I need to estimate its value using MCMC with Metropolis algorithm and acceptance.

I wrote the sampler as it follows:

def sampler(N):
    step=1
    old=1.5
    i=0
    points=[]   
    while i<N:
        points.append(old)
        ant=func(old)
        inov=norm.rvs(0,step)
        new=old+inov
        prox=func(new)
        alphah=min(1,prox/ant)
        if alphah>np.random.uniform():
            old=new
        i+=1
    points.append(old)
    return points

sampler(N) generates $N$ points by using the Metropolis Algorithm with N(0,step) as kernel and starting in 1.5.

The function func(x) evaluates $\chi_{[1,2]}(x)\Gamma(C,x)\left|\cos(R x) \right|$.

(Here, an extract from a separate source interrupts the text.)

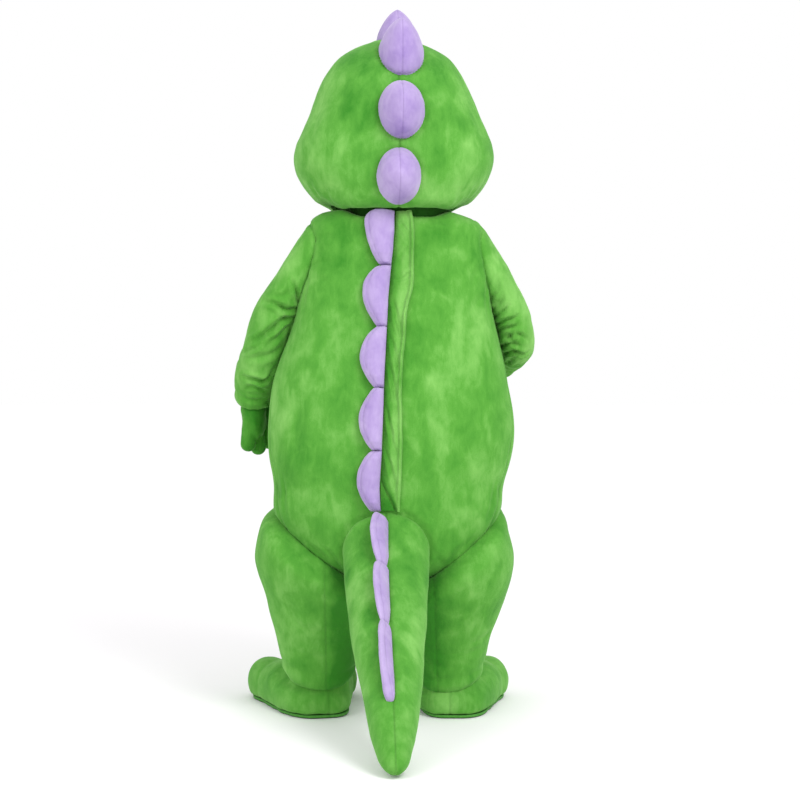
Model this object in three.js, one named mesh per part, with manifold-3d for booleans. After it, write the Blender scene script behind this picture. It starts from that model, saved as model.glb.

After generating $N$ points $x_0,x_1,\ldots,x_N$ the estimative is \begin{equation} \frac{1}{N}\sum_{i=1}^N \chi_{[1,2]}(x_i)\Gamma(C,x_i) \left|\cos(R x_i)\right| \end{equation}

The problem is that doing like that I find approximately 0.28 while I need to find 0.26

My algorithm is wrong? Or there is something that I'm not seeing?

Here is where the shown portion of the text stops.